Identify and copy all lines of the material where the string "frame" is found.
## BEGIN Stored data
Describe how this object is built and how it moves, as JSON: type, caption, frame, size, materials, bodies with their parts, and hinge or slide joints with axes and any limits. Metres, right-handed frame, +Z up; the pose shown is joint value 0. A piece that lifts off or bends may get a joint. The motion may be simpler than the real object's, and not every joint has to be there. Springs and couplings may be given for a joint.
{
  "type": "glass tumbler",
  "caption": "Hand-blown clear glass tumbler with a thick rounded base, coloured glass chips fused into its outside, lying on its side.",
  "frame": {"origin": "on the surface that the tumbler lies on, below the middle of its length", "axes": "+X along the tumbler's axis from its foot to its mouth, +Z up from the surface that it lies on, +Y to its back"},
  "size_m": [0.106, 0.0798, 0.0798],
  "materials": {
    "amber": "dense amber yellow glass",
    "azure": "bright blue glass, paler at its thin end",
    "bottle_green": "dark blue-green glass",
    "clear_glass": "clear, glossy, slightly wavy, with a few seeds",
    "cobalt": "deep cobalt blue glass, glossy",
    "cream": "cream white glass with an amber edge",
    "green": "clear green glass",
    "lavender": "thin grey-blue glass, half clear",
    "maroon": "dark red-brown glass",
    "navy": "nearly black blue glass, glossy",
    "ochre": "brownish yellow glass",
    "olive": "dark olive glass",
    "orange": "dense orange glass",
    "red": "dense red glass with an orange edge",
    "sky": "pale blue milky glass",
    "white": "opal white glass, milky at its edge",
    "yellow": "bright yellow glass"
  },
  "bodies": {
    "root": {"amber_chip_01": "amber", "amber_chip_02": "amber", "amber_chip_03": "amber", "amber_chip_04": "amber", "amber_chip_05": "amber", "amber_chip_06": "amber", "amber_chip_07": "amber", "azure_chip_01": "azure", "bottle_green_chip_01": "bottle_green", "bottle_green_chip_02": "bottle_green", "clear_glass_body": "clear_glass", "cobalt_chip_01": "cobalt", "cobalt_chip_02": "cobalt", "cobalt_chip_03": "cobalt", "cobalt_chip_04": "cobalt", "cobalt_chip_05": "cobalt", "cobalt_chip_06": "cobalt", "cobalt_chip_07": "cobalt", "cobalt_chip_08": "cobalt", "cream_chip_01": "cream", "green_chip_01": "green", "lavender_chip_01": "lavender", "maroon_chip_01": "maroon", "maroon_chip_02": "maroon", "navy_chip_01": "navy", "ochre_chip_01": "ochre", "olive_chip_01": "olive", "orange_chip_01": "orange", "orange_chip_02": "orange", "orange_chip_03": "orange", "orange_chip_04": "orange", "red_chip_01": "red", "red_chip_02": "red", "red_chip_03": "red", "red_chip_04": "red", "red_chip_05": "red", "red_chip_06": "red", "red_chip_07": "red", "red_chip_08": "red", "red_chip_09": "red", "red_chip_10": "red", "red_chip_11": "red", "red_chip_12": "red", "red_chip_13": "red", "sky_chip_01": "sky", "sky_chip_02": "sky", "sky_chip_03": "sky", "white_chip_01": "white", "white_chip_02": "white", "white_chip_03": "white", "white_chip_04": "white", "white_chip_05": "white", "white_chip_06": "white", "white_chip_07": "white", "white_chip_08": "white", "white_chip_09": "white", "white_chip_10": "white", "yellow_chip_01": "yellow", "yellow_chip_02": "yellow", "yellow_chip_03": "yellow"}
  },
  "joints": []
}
## END Stored data
| Response for this exercise |
Describe how this object is built and how it moves, as JSON: type, caption, frame, size, materials, bodies with their parts, and hinge or slide joints with axes and any limits. Metres, right-handed frame, +Z up; the pose shown is joint value 0. A piece that lifts off or bends may get a joint. The motion may be simpler than the real object's, and not every joint has to be there. Springs and couplings may be given for a joint.
  "frame": {"origin": "on the surface that the tumbler lies on, below the middle of its length", "axes": "+X along the tumbler's axis from its foot to its mouth, +Z up from the surface that it lies on, +Y to its back"},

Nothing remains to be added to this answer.